Second, he believes people should solve problems for themselves rather than look to government. During his appearance on Fox News Sunday this week, for example, Chris Wallace quoted from Ron Paul’s 1987 book “Freedom Under Siege” in which he wrote: “The individual suffering from AIDS certainly is a victim – frequently a victim of his own lifestyle – but this same individual victimizes innocent citizens by forcing them to pay for his care.” Wallace then asked if he still felt that way.

Paul answered: “I don’t know how you can change science. Sexually transmitted diseases are caused by sexual activity. That’s been known for some 400 or 500 years, how these diseases are spread. If a fault comes with people because of their personal behavior, and in a free society people do dumb things, but it isn’t to be placed as a burden on other people, innocent people. Why should they have to pay for the consequences? That’s a sort of a nationalistic or socialistic attitude.”
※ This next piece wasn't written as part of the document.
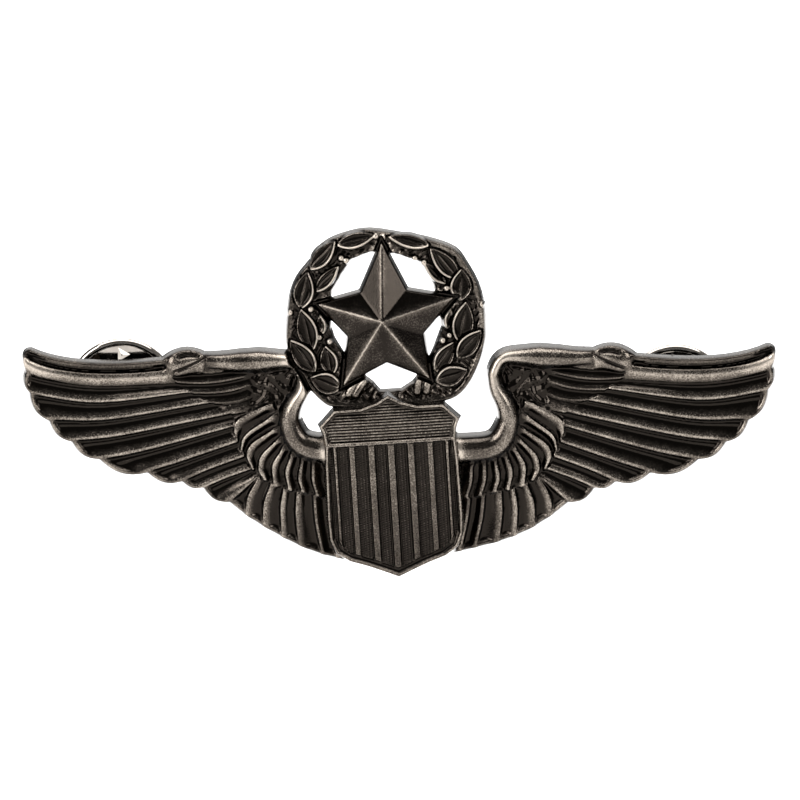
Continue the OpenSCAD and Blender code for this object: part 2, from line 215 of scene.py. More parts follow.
def contour_cells(inside):
    """Splits the grid's cells along the outline. Gives the faces and the outline's edges as vertex keys."""
    rows, cols = inside.shape
    corner = np.arange(rows * cols).reshape(rows, cols)
    keys = {
        "a": corner[:-1, :-1], "b": corner[:-1, 1:], "c": corner[1:, 1:], "d": corner[1:, :-1],
        "0": rows * cols + corner[:-1, :-1], "2": rows * cols + corner[1:, :-1],
        "3": 2 * rows * cols + corner[:-1, :-1], "1": 2 * rows * cols + corner[:-1, 1:],
    }
    case = inside[:-1, :-1] + 2 * inside[:-1, 1:] + 4 * inside[1:, 1:] + 8 * inside[1:, :-1]
    faces, rim = [], []
    for number, shapes in CELL_CASES.items():
        here = case == number
        for shape in shapes:
            loop = np.stack([keys[k][here] for k in shape], axis=1)
            faces.append(loop)
            for first, second in zip(shape, shape[1:] + shape[0]):
                if first.isdigit() and second.isdigit():
                    rim.append(np.stack([keys[first][here], keys[second][here]], axis=1))
    return faces, np.vstack(rim)


def wall_rise(depth, run):
    """The sloped and round-shouldered side wall of a casting, from 0 at its outline to 1."""
    t = np.clip(depth / run, 0, 1)
    return 1 - (1 - t) ** 1.9


def flat_triangles(points, edges, relief, solid, sockets):
    """Triangles that fill the flat back between its outline's edges, holes left open."""
    _, made_edges, triangles, origins, edge_origins, _ = delaunay_2d_cdt(points, edges, [], 0, 1e-7)
    fixed = {frozenset(e) for e, source in zip(made_edges, edge_origins) if source}
    beside = {}
    for n, tri in enumerate(triangles):
        for i in range(3):
            beside.setdefault(frozenset((tri[i], tri[(i + 1) % 3])), []).append(n)
    corners = np.array([[points[origins[i][0]] for i in tri] for tri in triangles])
    a, b = corners[:, 1] - corners[:, 0], corners[:, 2] - corners[:, 0]
    area = np.abs(a[:, 0] * b[:, 1] - a[:, 1] * b[:, 0])
    middle = corners.mean(axis=1)
    col = np.clip(np.rint((middle[:, 0] - relief.x[0, 0]) / relief.step).astype(int), 0, solid.shape[1] - 1)
    row = np.clip(np.rint((middle[:, 1] - relief.z[0, 0]) / relief.step).astype(int), 0, solid.shape[0] - 1)
    votes = np.sign(solid[row, col])
    for centre in sockets:
        votes[np.hypot(*(middle - centre).T) < SOCKET_RADIUS] = -1
    group = np.full(len(triangles), -1)
    kept = []
    for seed in range(len(triangles)):
        if group[seed] >= 0:
            continue
        group[seed] = seed
        members, queue = [seed], [seed]
        while queue:
            n = queue.pop()
            tri = triangles[n]
            for i in range(3):
                side = frozenset((tri[i], tri[(i + 1) % 3]))
                if side in fixed:
                    continue
                for m in beside[side]:
                    if group[m] < 0:
                        group[m] = seed
                        members.append(m)
                        queue.append(m)
        if np.sum(votes[members] * area[members]) > 0:
            kept += members
    return [[origins[i][0] for i in triangles[n]] for n in kept]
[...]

Wallace then baited Paul saying: “Do you think someone with AIDS should not be entitled to health insurance as opposed to someone who has a heterosexually transmitted disease?” Paul responded patiently - explaining how the insurance market would handle it and offered the example that one doesn’t seek insurance after getting pregnant, but before.
Third, he has consistently spoken against fighting prolonged wars in the Middle East. Paul supported the invasion of Afghanistan in 2001 but not the protracted conflict there. He opposed the Iraq War and the US effort in Libya. Many conservatives would agree that fighting a conventional war against unconventional enemies is foolish, but Paul wouldn’t act against Radical Islam at all unless Congress declared war. Therein is the Achilles’s Heel of Ron Paul’s foreign policy. There’s no nation-state against which to declare war, so how would he propose that we deal with Radical Islam - which is not a nation-state, but a movement across the Muslim world on five continents?
Last August, a man asked him that at a campaign stop in Winterset, Iowa. According to the Des Moines Register, Paul said: "I don’t see Islam as our enemy. I see that motivation is occupation and those who hate us and would like to kill us, they are motivated by our invasion of their land [and] the support of their dictators that they hate."

In the same exchange, Paul reiterated his belief that the September 11th attacks were motivated by American actions. While conservatives agree with Paul about strict adherence to Congress’s exclusive constitutional authority to declare war, they’re appalled (no pun intended) that Paul would blame America for September 11th. It’s a deal-breaker for conservatives including this writer, but it’s a plus with Paul’s legions of young supporters raised to believe America is imperialist. That Ron Paul’s Libertarian beliefs would include repealing marijuana laws is also a plus with them - and they comprise the bulk of his powerful, enthusiastic, boots-on-the-ground, campaign organization.
Results of the Iowa caucus just came in as I’m filing this. Paul came in a close third behind Romney and Santorum. Sarah Palin advises the GOP to be careful not to marginalize Paul and his supporters. Good advice. The GOP establishment has been foolish to ignore the appeal Ron Paul’s consistent, strict-constructionist view that federal government be cut back drastically. Ron Paul is not a fringe candidate. His consistently-large voter support makes him viable no matter what the pundits claim.